The NZR RM class McEwan Pratt petrol rail motor (misspelt as MacEwan-Pratt by some authors) was the first rail motor to run on New Zealand's national rail network, though it was never used in revenue service. It was built in 1912 at a time when the New Zealand Railways Department (NZR) was seeking alternative methods of providing rural passenger transportation. "Mixed" trains that carried both passengers and freight were typical on country branch lines as there was not sufficient traffic to justify a separate passenger train, but the schedule delays caused by loading and unloading freight during the journey made the mixed trains undesirable.

== Introduction ==
NZR began investigating whether railcars could provide a more efficient passenger service with low operating costs. At the time, railcar technology was new and the rugged nature of New Zealand's terrain made the task of finding a successful design more difficult.

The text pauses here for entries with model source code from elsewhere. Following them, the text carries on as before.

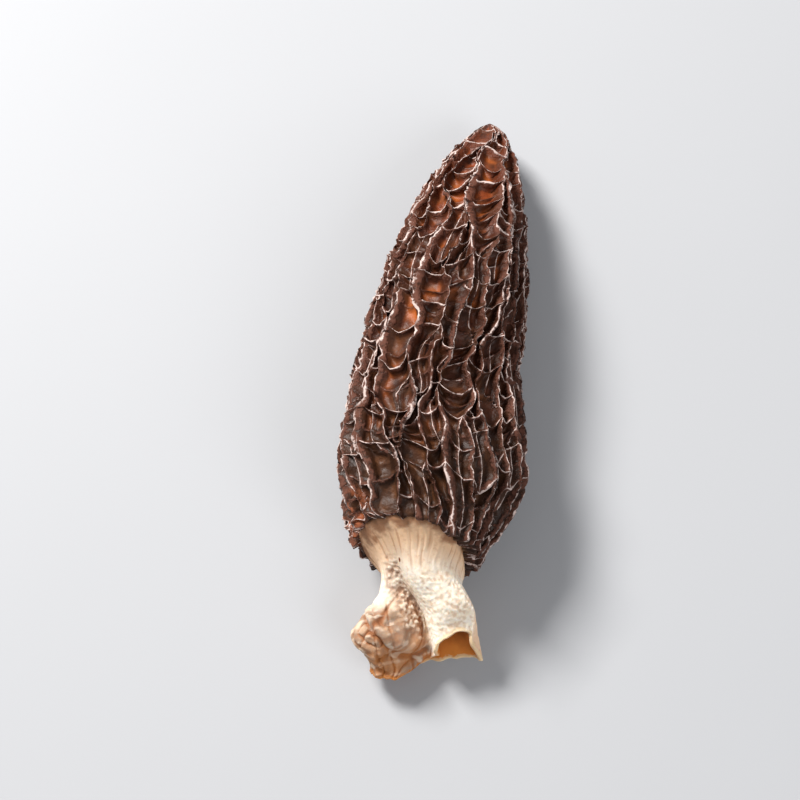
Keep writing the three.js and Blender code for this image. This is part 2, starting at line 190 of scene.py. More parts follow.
def surface_of_rings(
    name: str, rings: Array, marks: Marks, poles: Array | None = None
) -> bpy.types.Object:
    """A closed mesh from rings of points.

    Args:
        name: The piece's name.
        rings: An array of ring, point on the ring, and x, y, z in millimetres.
        marks: Values for each point, kept as attributes for the materials.
        poles: Two end points that close the first and the last ring. Without them the last ring joins the
            first.

    Returns:
        The object, smooth shaded, with its place in its mesh.
    """
    count, around = rings.shape[:2]
    points = rings.reshape(-1, 3)
    start = np.arange(count - 1 if poles is not None else count)[:, None] * around
    after = (start + around) % (count * around)
    here = np.arange(around)[None]
    next_one = (here + 1) % around
    quads = np.stack([start + here, start + next_one, after + next_one, after + here], -1).reshape(-1, 4)
    faces = quads.tolist()
    if poles is not None:
        first, last = len(points), len(points) + 1
        points = np.concatenate([points, poles])
        ring = np.arange(around)
        turn = (ring + 1) % around
        end = (count - 1) * around
        faces += np.stack([np.full(around, first), turn, ring], -1).tolist()
        faces += np.stack([np.full(around, last), end + ring, end + turn], -1).tolist()
    mesh = bpy.data.meshes.new(name)
    mesh.from_pydata((points * MM).tolist(), [], faces)
    for mark, values in marks.items():
        flat = values.reshape(-1)
        if poles is not None:
            flat = np.concatenate([flat, [values[0].mean(), values[-1].mean()]])
        attribute = mesh.attributes.new(mark, "FLOAT", "POINT")
        attribute.data.foreach_set("value", flat.astype(np.float32))
    mesh.shade_smooth()
    return in_scene(name, mesh)


def unit(vectors: Array) -> Array:
    """The vectors with a length of 1."""
    return vectors / np.maximum(np.linalg.norm(vectors, axis=-1, keepdims=True), 1e-9)


def grid_normals(rings: Array) -> Array:
    """Outward normals of rings of points, from the differences along and round them.

    Args:
        rings: An array of ring, point on the ring, and x, y, z.

    Returns:
        A unit vector for each point.
    """
    along = np.gradient(rings, axis=0)
    round_it = np.roll(rings, -1, 1) - np.roll(rings, 1, 1)
    return unit(np.cross(round_it, along))


def rested(rings: Array) -> Array:
    """The points, pressed flat where they would reach below the surface that the morel lies on."""
    return np.concatenate([rings[..., :2], np.maximum(rings[..., 2:], 0.0)], -1)


def lined(marks: Marks, hollow: Array) -> Marks:
    """The marks with zeros for the rings of the hollow, and one more, inside, that is 1 there.

    Args:
        marks: The marks of the skin.
        hollow: The rings of the hollow.

    Returns:
        The marks of both, skin first.
    """
    blank = np.zeros(hollow.shape[:2])
    skin = next(iter(marks.values()))
    both = {name: np.concatenate([values, blank]) for name, values in marks.items()}
    return both | {"inside": np.concatenate([0 * skin, blank + 1])}


# ---------- the cap


class Draw(IntEnum):
    """Which pseudo-random draw each feature of the net takes."""

    WIDTH = 1
    MEETS = 2
    DRIFT = 5
    RIPPLE = 8
    SLANT = 10
    SWELL = 12
    NICK = 14
    LEAN = 16
    FIRST_CROSS = 20
    CROSS_HEIGHT = 30
    MEETS_AT = 40
    MEETS_OVER = 50
    CROSS_SAG = 60
    CROSS_GAP = 90
    RIM_CROSS_HEIGHT = 101
    RIM_CROSS_ROW = 102
    BRANCH = 110
    BRANCH_SIDE = 115
    MINOR = 120
    MINOR_AT = 150


@dataclass(frozen=True)
class Wave:
    """A sine wave along the cap for each ridge: its height, its draw and how many waves there are.

    The draw and the one after it give the number of waves, from least to least + spread, and their start.
    """

    height: float
    draw: Draw
    least: float
    spread: float

    def at(self, ridge: Array, v: Array) -> Array:
        """The wave at v: the height times the sine of the number of waves times v, from the start."""
        waves = drawn(ridge, self.draw, self.least, self.spread)
        return self.height * np.sin(TURN * (waves * v + chance(ridge, self.draw + 1)))


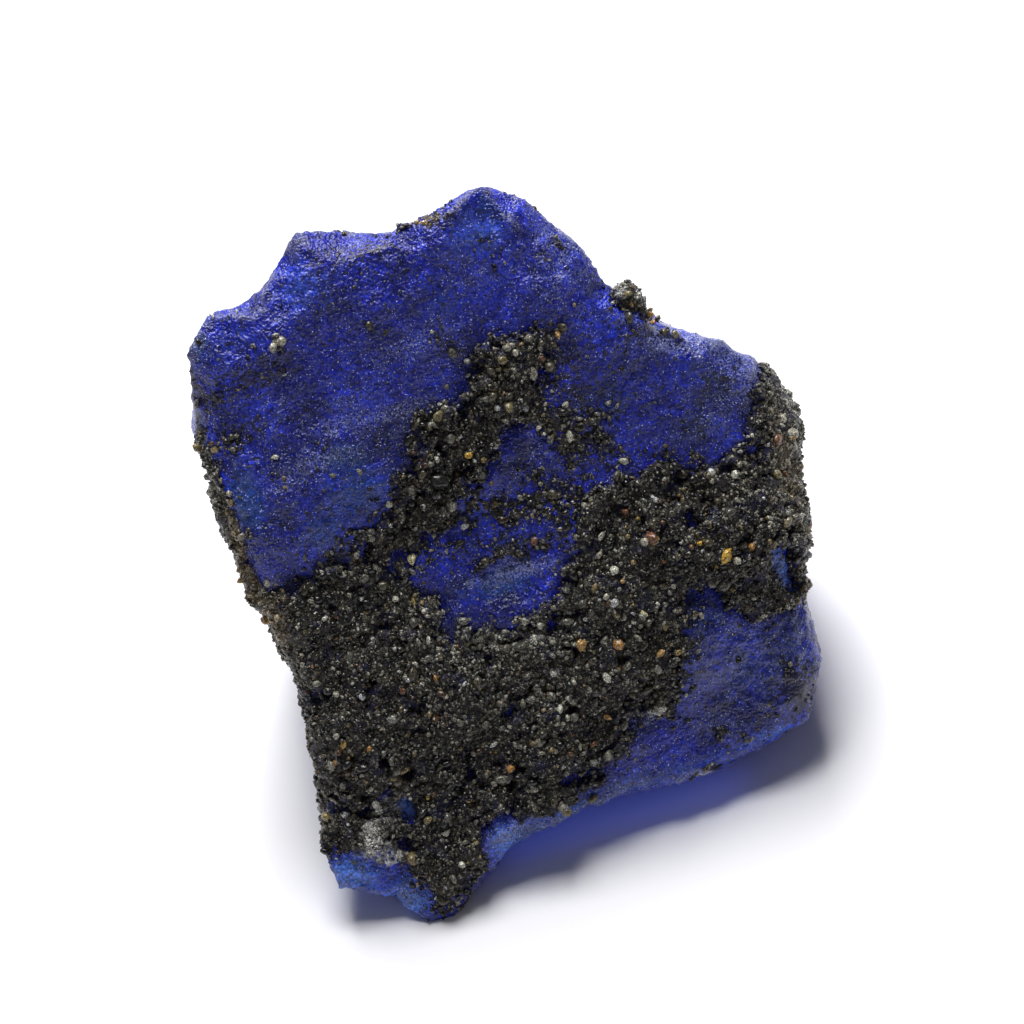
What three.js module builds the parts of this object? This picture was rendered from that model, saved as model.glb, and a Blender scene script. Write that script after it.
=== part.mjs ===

The railcar's four-cylinder petrol engine and running gear were supplied by the English company McEwan Pratt, a predecessor of Baguley Cars Ltd. Its 4.87-metre long wooden body, which resembled a tram of that era, was built at the Railways Department's Newmarket Workshops. The engine was located in the middle of the railcar with transmission provided by chain drive to just one of the two axles. A total of twelve people could be seated in the gas-illuminated passenger compartment, and driver's controls were at just one end despite the tram resemblance. On a trial run between Frankton and Putāruru in early 1913, it reached a speed of 50 km/h, at the time a fast speed for a rural line in New Zealand. It then broke down, and after attempts to fix it were fruitless, research in different directions was undertaken. NZR dismantled it in May 1913.